In all, this is pretty nice paper, and gives me very much information about modeling problem using structural way and use graph theory to solve it.

Reading #14Using Entropy to Distinguish Shape Versus Text in Hand-Drawn Diagrams (Bhat)

Comment:
Chris

Summary:
This is an another paper dealing with shape versus text. But it uses completely different method comparing to Reading#13. This paper only use entropy information to classify shape or text. In reading#13, the author use decision tree to find the most disdinguishable features and use these features to classify shape or text. However, in this paper, author use entropy measure, which represents uncertainty measurement, to classify shape or text. Paper shows that text is more randomly structured, which means has larger uncertainty rate than shape. Using this intution they create a code mapping model. They use angle between two consecutive points to represents the whole stroke, and these angles are put into seven different angle beams. Thus, after this processing, each stroke can be represented as sequence of characters -string. The next is to compute entropy value for this string, and they use this value to classify stroke as shape or text.

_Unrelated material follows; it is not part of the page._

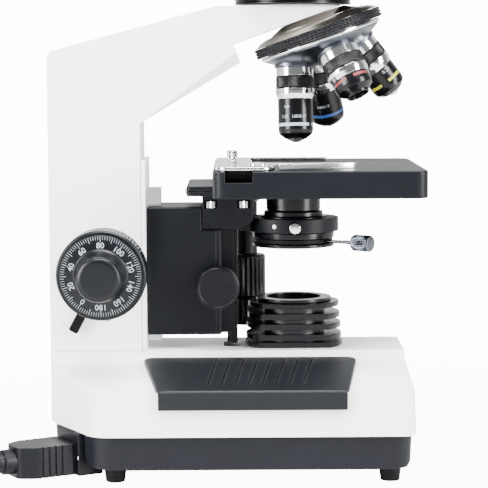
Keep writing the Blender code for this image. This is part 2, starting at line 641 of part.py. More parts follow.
def make_stage():
    plan = rounded(rectangle(STAGE_REAR, STAGE_FRONT, -STAGE_HALF, STAGE_HALF), 0.008)
    stage = piece("stage_plate", extruded(plan, PLATE_LOW, STAGE_TOP), "black")
    soften(stage, 0.0008, 1)
    cut(stage, box((-0.070, -0.0366, 0.150), (0.0462, 0.0366, GUIDE_TOP + 0.0004)))
    opening = arc((0.0115, 0), 0.0175, -90, 90, 10) + arc((-0.0115, 0), 0.0175, 90, 270, 10)
    cut(stage, extruded(opening, 0.15, 0.20))
    cut(stage, box((CHANNEL[0], -0.08, 0.1724), (CHANNEL[1], 0.08, 0.19)))

    strip = [(-0.047, 0.044), (-0.047, -0.058)] + arc((-0.0385, -0.058), 0.0085, 180, 270, 4)
    strip += arc((-0.022, -0.0565), 0.010, -90, 60, 6) + [(-0.0262, -0.044), (-0.0262, 0.0386)]
    strip += [(0.022, 0.0386), (0.022, 0.044)]
    holder = piece("slide_holder", extruded(strip, HOLDER_PLATE, HOLDER_PLATE + 0.0020), "chrome")
    key = rectangle(CHANNEL[0] + 0.0004, CHANNEL[1] - 0.0004, -0.058, 0.040)
    join(holder, extruded(key, 0.1728, HOLDER_PLATE + 0.0005))
    seat = HOLDER_PLATE + 0.0023
    screw = [(0, 0.1895), (0.0028, 0.1895), (0.0033, 0.1890), (0.0033, seat), (0, seat)]
    piece("holder_thumbscrew", turned(screw, SMALL_ROUND), "chrome", at=(-0.037, 0, 0))

    pivot = group("finger_axis", (-0.022, -0.0565, 0))
    blade = [(0.0125, -0.0040), (0.052, 0.0080), (0.058, 0.0125)]
    blade += [(0.058, 0.0150), (0.040, 0.0150), (0.0125, 0.0080)]
    finger = piece("spring_finger", extruded(blade, HOLDER_PLATE, HOLDER_PLATE + 0.0032), "chrome", pivot)
    root = rectangle(0, 0.020, -0.0026, 0.0056)
    join(finger, extruded(root, HOLDER_PLATE + 0.0024, HOLDER_PLATE + 0.0036))
    join(finger, turned(disc(0.0060, HOLDER_PLATE + 0.0023, HOLDER_PLATE + 0.0042), SMALL_ROUND))

    foot = [(0, PLATE_LOW - GAP), (0.0110, PLATE_LOW - GAP), (0.0110, 0.1560), (0.0065, 0.1530)]
    stalk = foot + [(0.0065, 0.1200), (0.0023, 0.1200), (0.0023, 0.1260), (0, 0.1260)]
    at = (STALK_X, STALK_Y, 0)
    piece("xy_stalk", turned(stalk, MEDIUM_ROUND), "black", at=at)
    upper = [(0.0105, 0.1196), (0.0115, 0.1186), (0.0115, 0.0938)]
    upper += [(0.0105, 0.0929), (0.0023, 0.0929), (0.0023, 0.1196)]
    piece("stage_y_knob", turned(upper, MEDIUM_ROUND), "black", at=at)
    lower = [(0, 0.1250), (0.0020, 0.1250), (0.0020, 0.0925), (0.0100, 0.0925), (0.0110, 0.0915)]
    lower += [(0.0110, 0.0760), (0.0100, 0.0750), (0, 0.0750)]
    piece("stage_x_knob", turned(lower, MEDIUM_ROUND), "black", at=at)


# Nosepiece and objectives -------------------------------------------------------------------------


def objective_profile(length, radius):
    """A shoulder at height 0 with its thread above, and the barrel, band and nose below."""
    nose = radius * 0.95
    return [
        (0, 0.0045),
        (0.0098, 0.0045),
        (0.0098, 0.0001),
        (radius + 0.0007, 0),
        (radius + 0.0007, -0.0050),
        (radius + 0.0011, -0.0052),
        (radius + 0.0011, -0.0125),
        (radius + 0.0009, -0.0160),
        (radius, -0.0188),
        (radius, -length + 0.0075),
        (nose, -length + 0.0050),
        (radius * 0.62, -length + 0.0022),
        (0.0018, -length),
        (0, -length),
    ]


def make_nosepiece():
    tilt = (0, -TURRET_TILT, 0)
    mounted = group("nosepiece_seat", (0, 0, APEX_Z), tilt)
    top, low = -0.0348, -0.0410
    post = [(0, top), (0.0195, top), (0.0275, -0.0383), (0.0275, low), (0.0050, low), (0.0050, -0.0560)]
    post += [(0.0040, -0.0562), (0.0040, -0.0643), (0.0065, -0.0643), (0.0060, -0.0662), (0, -0.0662)]
    mount = piece("nosepiece_mount", turned(post), "black", mounted)
    cut(mount, turned(disc(0.0070, -0.060, 0.0), SMALL_ROUND), turn=(0, TURRET_TILT, 0))

    spin = group("nosepiece_axis", (0, 0, APEX_Z), tilt)
    rim = [(0.0300, -0.0386), (0.0350, -0.0400), (0.0380, -0.0418), (0.0400, -0.0424), (0.0400, -0.0475)]
    rim += [(0.0330, -0.0475), (0.0330, -0.0415), (0.0300, -0.0405)]
    piece("nosepiece_ring", turned(rim, LARGE_ROUND), "black", spin)
    shell = [(0.0327, -0.0420), (0.0327, -0.0478), (0.0370, -0.0478), (0.0370, -0.0503)]
    for degrees in (34, 28, 22, 16, 10):
        tip = math.radians(degrees)
        shell.append((CAP * math.sin(tip), -CAP * math.cos(tip)))
    shell += [(0.0043, -CAP), (0.0043, -0.0570), (0.0200, -0.0545), (0.0295, -0.0490), (0.0295, -0.0420)]
    turret = piece("nosepiece_turret", turned(shell, ROUND), "chrome", spin)
    turns = [
        (0, TURRET_TILT, math.radians(azimuth - 180) + TURRET_TURN) for azimuth, _, _ in OBJECTIVES.values()
    ]
    for turn in turns:
        join(turret, turned(disc(0.0122, -BOSS_FACE, -0.0590), MEDIUM_ROUND), turn=turn)
    for turn, (name, (_, length, radius)) in zip(turns, OBJECTIVES.items()):
        cut(turret, turned(disc(0.0101, -0.0720, -0.0400), MEDIUM_ROUND), turn=turn)
        seat = Euler(turn).to_matrix() @ Vector((0, 0, -SEAT))
        piece(name, turned(objective_profile(length, radius), MEDIUM_ROUND), "black", spin, seat, turn)


# Head ---------------------------------------------------------------------------------------------


def make_head():
    head = group("head_axis")
    disc_profile = [(0, 0.2864), (0.0405, 0.2864), (0.0415, 0.2856)]
    disc_profile += [(0.0415, 0.2803), (0.0405, 0.2795), (0, 0.2795)]
    housing = piece("head_housing", turned(disc_profile, ROUND), "black", head)
    axis = Vector((math.cos(TUBE_RISE), 0, math.sin(TUBE_RISE)))
    up = Vector((-math.sin(TUBE_RISE), 0, math.cos(TUBE_RISE)))
    pivot = Vector((0, 0, HINGE_Z))
    points = at_height(arc((0, 0), 0.0375, 0, 345, 23), 0.2860)
    points += at_height(arc((0, 0), 0.0370, 0, 345, 23), 0.2950)
    points += at_height(arc((-0.004, 0), 0.0270, 0, 345, 23), 0.3320)
    points += at_height(arc((-0.004, 0), 0.0200, 0, 345, 23), 0.3400)
    for angle in range(0, 360, 15):
        across, rise = 0.027 * math.cos(math.radians(angle)), 0.027 * math.sin(math.radians(angle))
        points.append(tuple(pivot + axis * HUB_START + up * rise + Vector((0, across, 0))))
    join(housing, hulled(points))
    swing_turn = (0, QUARTER - TUBE_RISE, 0)
    join(housing, turned(disc(0.0220, 0.020, HUB_END)), at=pivot, turn=swing_turn)
    cut(housing, turned(disc(0.0150, 0.270, 0.300), MEDIUM_ROUND))

    down = math.sqrt(SWING**2 - HALF_SPACING**2)
    for side, (sign, _) in SIDES.items():
        swing = group(f"eyetube_{side}_axis", pivot, swing_turn)
        lean = math.degrees(math.atan2(sign * HALF_SPACING, down))
        centre = (down, sign * HALF_SPACING)
        outline = arc((0, 0), 0.0223, lean - 38, lean + 38, 8)
        outline += arc(centre, 0.0208, lean + 105, lean - 105, 14)
        wing = piece(f"eyetube_{side}", extruded(outline, HUB_START + 0.001, HUB_END - 0.001), "black", swing)
        soften(wing, 0.0012)
        place = (*centre, 0)
        join(wing, turned(disc(0.0150, HUB_END - 0.010, TUBE_END), MEDIUM_ROUND), at=place)
        cut(wing, turned(disc(0.0118, 0.060, 0.120), MEDIUM_ROUND), at=place)
        eyepiece = [(0, EYEPIECE_END - 0.0040), (0.0085, EYEPIECE_END - 0.0036), (0.0100, EYEPIECE_END)]
        eyepiece += [(0.0140, EYEPIECE_END), (0.0165, EYEPIECE_END - 0.0030), (0.0165, TUBE_END + 0.0008)]
        eyepiece += [(0.0115, TUBE_END + 0.0006), (0.0115, 0.0860), (0, 0.0860)]
        piece(f"eyepiece_{side}", turned(eyepiece, MEDIUM_ROUND), "black", swing, at=place)
        if side == "left":
            band = turned(ring(0.0175, 0.0153, 0.0970, 0.1055), MEDIUM_ROUND)
            piece("diopter_ring", band, "black", swing, at=place)


def main():
    clear_scene()
    make_base()
    make_armrests()
    make_lamp()
    make_power()
    make_cord()
    make_arm()
    make_carriage()
    make_focus_knobs()
    make_condenser()
    make_stage()
    make_nosepiece()
    make_head()


main()
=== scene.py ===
"""Looks of a compound laboratory microscope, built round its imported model, in metres, +Z up.

The optical axis is the Z axis and +X points at the user. Turned pieces are made along their own Z and
then placed on their joint's axis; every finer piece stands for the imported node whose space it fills.
"""

import json
import math

import bmesh
import bpy
from mathutils import Matrix, Vector

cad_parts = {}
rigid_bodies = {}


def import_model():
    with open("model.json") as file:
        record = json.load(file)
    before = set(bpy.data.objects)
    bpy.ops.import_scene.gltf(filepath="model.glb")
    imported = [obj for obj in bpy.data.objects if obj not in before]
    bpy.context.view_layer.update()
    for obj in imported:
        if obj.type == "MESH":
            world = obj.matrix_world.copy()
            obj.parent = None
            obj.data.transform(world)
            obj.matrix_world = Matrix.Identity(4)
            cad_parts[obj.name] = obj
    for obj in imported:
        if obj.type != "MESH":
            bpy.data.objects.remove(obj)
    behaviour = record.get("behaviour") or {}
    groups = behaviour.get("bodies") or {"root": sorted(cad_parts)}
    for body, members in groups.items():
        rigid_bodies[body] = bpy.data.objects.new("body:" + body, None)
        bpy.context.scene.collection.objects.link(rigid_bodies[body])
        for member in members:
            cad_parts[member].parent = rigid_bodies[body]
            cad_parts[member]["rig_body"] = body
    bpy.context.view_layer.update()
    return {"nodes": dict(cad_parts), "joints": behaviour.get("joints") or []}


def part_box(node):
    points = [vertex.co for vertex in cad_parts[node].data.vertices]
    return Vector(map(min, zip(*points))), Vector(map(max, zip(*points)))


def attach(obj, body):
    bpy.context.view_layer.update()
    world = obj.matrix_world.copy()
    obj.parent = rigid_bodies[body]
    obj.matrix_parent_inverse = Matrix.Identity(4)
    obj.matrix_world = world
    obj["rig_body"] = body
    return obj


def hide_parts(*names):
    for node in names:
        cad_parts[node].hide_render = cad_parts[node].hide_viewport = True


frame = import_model()
JOINTS = {joint["name"]: joint for joint in frame["joints"]}

GAP = 0.0003
FULL_TURN = 2 * math.pi
ALMOST_STRAIGHT = math.radians(3)
WALL = 0.003

# Base
BASE_REAR = -0.146
BASE_FRONT = 0.068
BASE_HALF = 0.089
CHAMFER_X = -0.1163
CHAMFER_Y = 0.036
CORNER = 0.010
COLUMN_HALF = 0.027
EDGE_TOP = 0.0543
SHOULDER_TOP = 0.0646
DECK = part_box("arm")[0].z - GAP
DECK_FRONT = 0.0654
COVER_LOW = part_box("base_cover")[0].z
PAN_LOW = 0.0085
INLET_Z = 0.0135

# Focus drive, condenser and stage
FOCUS = Vector(JOINTS["coarse_turn"]["pos_m"])
CONDENSER_DRIVE = Vector(JOINTS["condenser_turn"]["pos_m"])
STAGE_LOW, STAGE_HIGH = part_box("stage_plate")
STAGE_TOP = STAGE_HIGH.z
HOLDER_LOW = STAGE_TOP + GAP
HOLDER_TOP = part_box("slide_holder")[1].z
STALK = (JOINTS["stage_y_turn"]["pos_m"][0], JOINTS["stage_y_turn"]["pos_m"][1])

# Nosepiece and head
APEX = Vector(JOINTS["nosepiece_turn"]["pos_m"])
TILT = 19.5
TURRET_TURN = 17
SEAT = 0.0641
HINGE = Vector(JOINTS["left_tube_swing"]["pos_m"])
TUBE_RISE = math.radians(30)
SWING = 0.0385
HALF_SPACING = 0.032
HUB_START = 0.034
HUB_END = 0.066
TUBE_END = 0.108
EYEPIECE_END = 0.1482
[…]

For grouping strokes step, they simply use temporal information to group strokes. The result system shows good accuracy rate for shape vs text .

Discussion :
Smart intution & idea!! Idea is great, and very benificial for other applications. However.... I am wondering if it gets high accuracy in most of cases. This algorithms greatly depends on how the shape drawn, if the shape itself is very complex, and drawn cursively, the algorithms cannot classify it. And the grouping approach is not good.
The most ideal way to accomplish this task is , in my option, utilizing context information. Without the aid of context information, any recognition system cannot gain acceptable recognition rate.
Anyway, I have to say the idea is good, it is definitely a nice paper.